Tuesday, November 16, 2010

Shooting the Moon


This is another of the books that I picked up from the Book Fair last week simply because I had written it on my list at some point, but I couldn't really remember why I had been interested in it. When I left the next Percy book at school instead of taking it home over the weekend and I needed something to read, I figured that this one was short and would do the trick. And honestly...it took me a little bit to get into. Not because it wasn't interesting or engaging, and not because I didn't bond with the characters, because it is and I did. It took me a little bit to get into it because it isn't really filled with adventure or far-fetched plot devices that surprise and twist and turn, and while I thought that was a shortcoming at first I now disagree.

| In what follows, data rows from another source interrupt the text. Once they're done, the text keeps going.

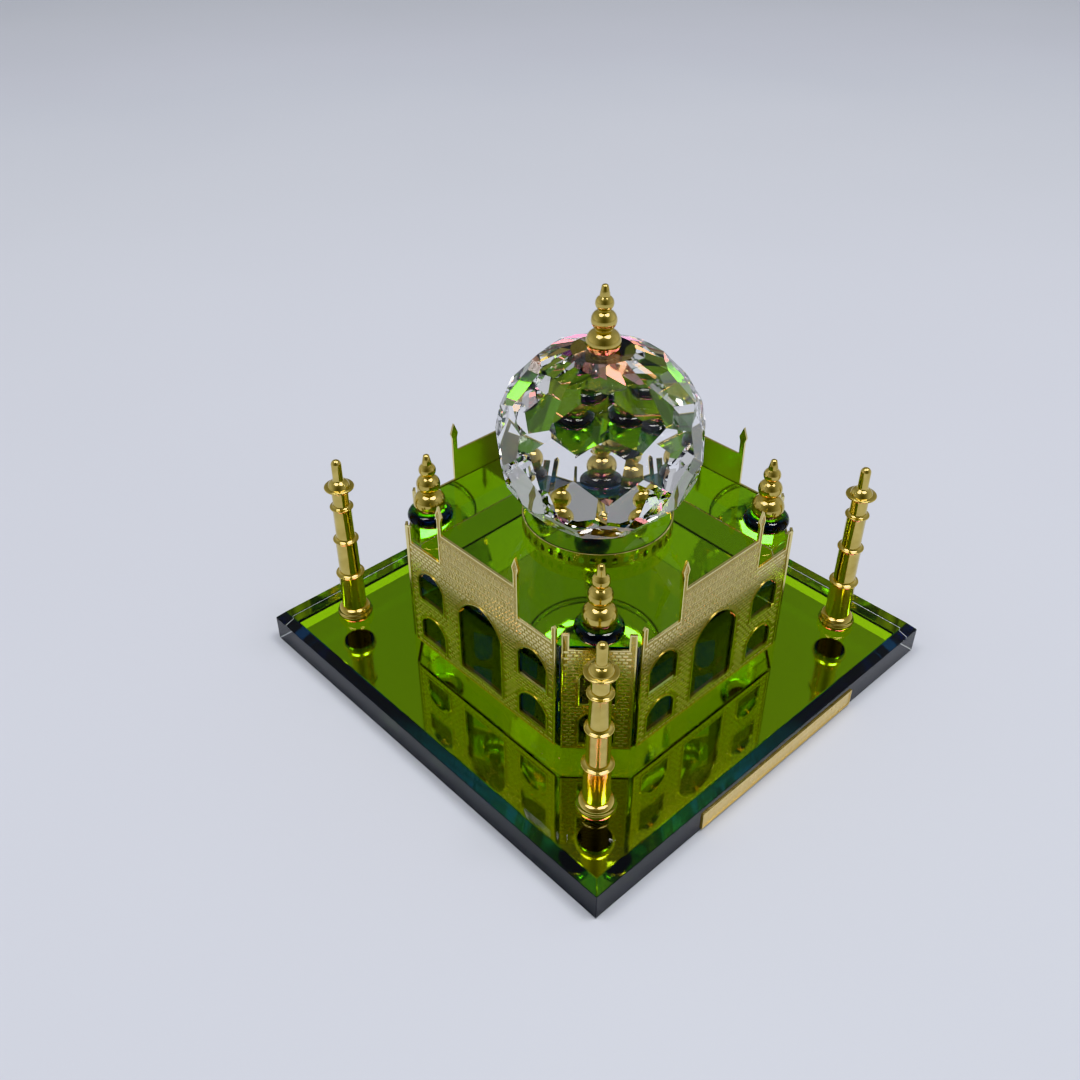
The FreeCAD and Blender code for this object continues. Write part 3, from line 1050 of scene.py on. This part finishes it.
@dataclass
class Studio:
    """The table, soft lights and camera."""

    eye: tuple[float, float, float] = (-134.405, -126.931, 167.081)
    tilt: tuple[float, float, float] = (53.2266, 0.2086, -43.1286)
    lens: float = 36.846
    sensor: float = 36.0
    table_side: float = 6.0
    softboxes: tuple[Softbox, ...] = (
        Softbox("left softbox", (-0.40, 0.20, 1.25), 0.50, 6.0),
        Softbox("right softbox", (0.24, -0.36, 1.25), 0.50, 8.4),
        Softbox("far softbox", (0.303, 0.325, 1.22), 0.50, 0.45),
    )
    room_tone: Colour = rgb(0.93, 0.95, 1.0)
    base_light: float = 0.12
    side_light: float = 0.58
    far_light: float = 0.20
    top_light: float = 0.28

    def build(self) -> None:
        """Make everything that is not part of the model."""
        shape = bmesh.new()
        bmesh.ops.create_grid(shape, x_segments=8, y_segments=8, size=self.table_side / 2)
        mesh = bpy.data.meshes.new("table_top")
        shape.to_mesh(mesh)
        shape.free()
        mesh.materials.append(TableTop().material())
        table = bpy.data.objects.new("table_top", mesh)
        bpy.context.scene.collection.objects.link(table)
        self.light_world()
        for softbox in self.softboxes:
            softbox.build()
        self.add_camera()

    def light_world(self) -> None:
        """Give the room pale side walls, a greyer far wall and ceiling, and a dim near wall."""
        world = bpy.data.worlds.new("studio room")
        bench = Bench(world)
        way = bench.node("TexCoord", output="Generated")

        def towards(*direction: float) -> Signal:
            """Return how nearly a ray points in a direction, from -1 to 1."""
            return bench.node("VectorMath", {"operation": "DOT_PRODUCT"}, {0: way, 1: direction},
                              "Value")

        sideways = towards(0.730, -0.684, 0.0)
        away = towards(0.684, 0.730, 0.0)
        upwards = towards(0.0, 0.0, 1.0)
        strength = (self.base_light + sideways**2.0 * self.side_light
                    + away.maths("MAXIMUM", away, 0.0) * self.far_light
                    + upwards.maths("MAXIMUM", upwards, 0.0) ** 6.0 * self.top_light)
        bench.node("OutputWorld", {}, {"Surface": bench.node(
            "Background", {}, {"Color": self.room_tone, "Strength": strength})})
        bpy.context.scene.world = world

    def add_camera(self) -> None:
        """Add the camera."""
        lens = bpy.data.cameras.new("camera")
        lens.lens, lens.sensor_width = self.lens, self.sensor
        lens.clip_start, lens.clip_end = 0.01, 20.0
        camera = bpy.data.objects.new("camera", lens)
        camera.location = Vector(self.eye) * MM
        camera.rotation_euler = Euler([math.radians(angle) for angle in self.tilt])
        bpy.context.scene.collection.objects.link(camera)
        scene = bpy.context.scene
        scene.camera = camera
        scene.view_settings.view_transform = "Khronos PBR Neutral"
        scene.cycles.max_bounces = 32
        scene.cycles.glossy_bounces = 16
        scene.cycles.transmission_bounces = 28
        scene.cycles.transparent_max_bounces = 48


POLISHED_GOLD = Gold("polished gold", rgb(0.82, 0.66, 0.24), rgb(0.44, 0.35, 0.10), 0.14, 0.003)
SHEET_GOLD = Gold("sheet gold", rgb(0.85, 0.75, 0.39), rgb(0.79, 0.68, 0.31), 0.13, 0.002)
ETCHED_GROUND = Gold("etched ground", rgb(0.58, 0.47, 0.18), rgb(0.46, 0.36, 0.12), 0.27, 0.006)
STRIP_GOLD = Gold("strip gold", rgb(0.90, 0.72, 0.34), rgb(0.80, 0.62, 0.26), 0.30, 0.008)


def main() -> None:
    """Build the model and set the studio round it."""
    logging.basicConfig(level=logging.INFO, format="%(name)s: %(message)s")
    Studio().build()
    for assembly in (BasePlinth(), GlassBody(), Walls(), Crown()):
        assembly.build()
        LOG.info("%s is done", type(assembly).__name__)


if __name__ == "__main__":
    main()
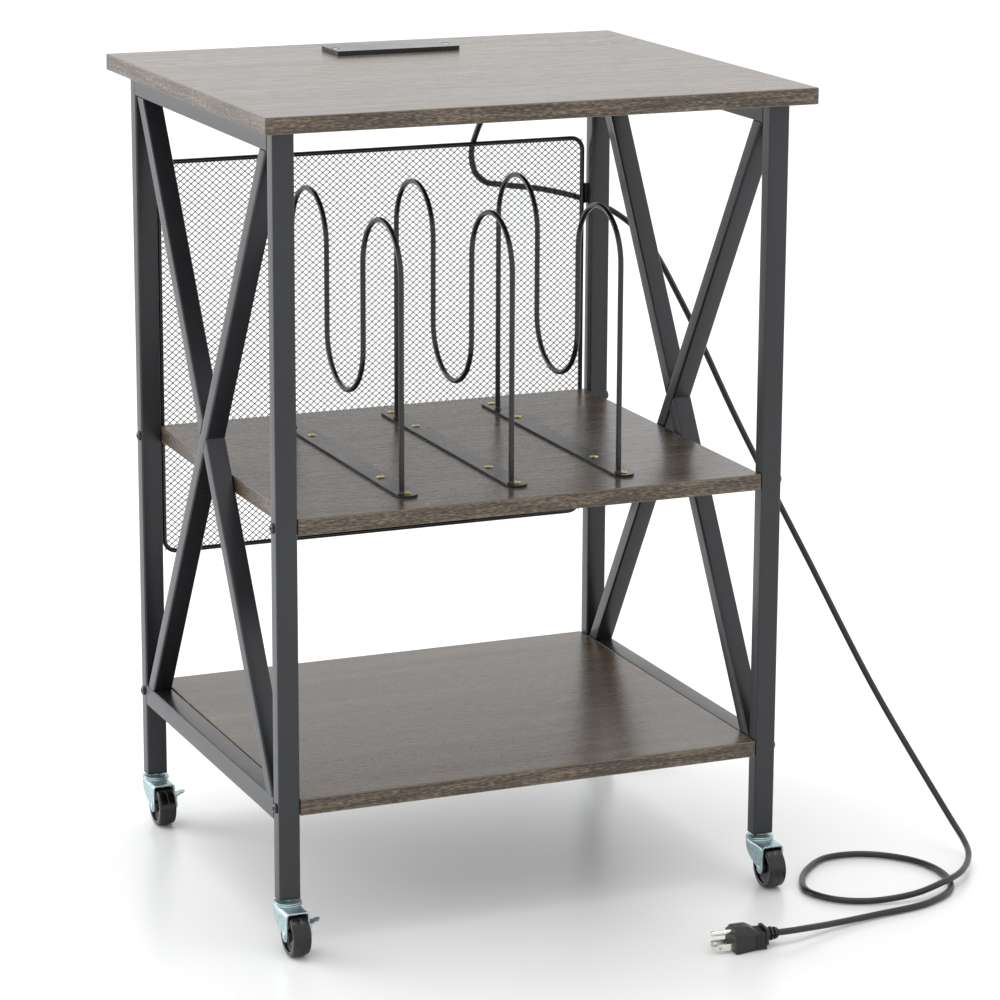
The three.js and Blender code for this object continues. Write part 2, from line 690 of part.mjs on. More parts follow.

The characters in this book are real, and feel real. Readers get to spend 163 short pages watching a 12-year-old girl deal with the complexities of her brother going away to a controversial war (Vietnam). She watches as her father contradicts so many things that she has spent her whole life believing about him. She finds an escape in a new hobby that also gives her the opportunity to feel much closer to her brother who is so far away. And even though there aren't the complexities of some adventure novels or the latest mind-bending movie, Shooting the Moon is simplistically true, and wholesome in its illustration of the bond of family. By the time I reached the concluding chapter, I had turned from feeling bored and fairly uninterested in the plot to feeling as if I am a part of this fictional family.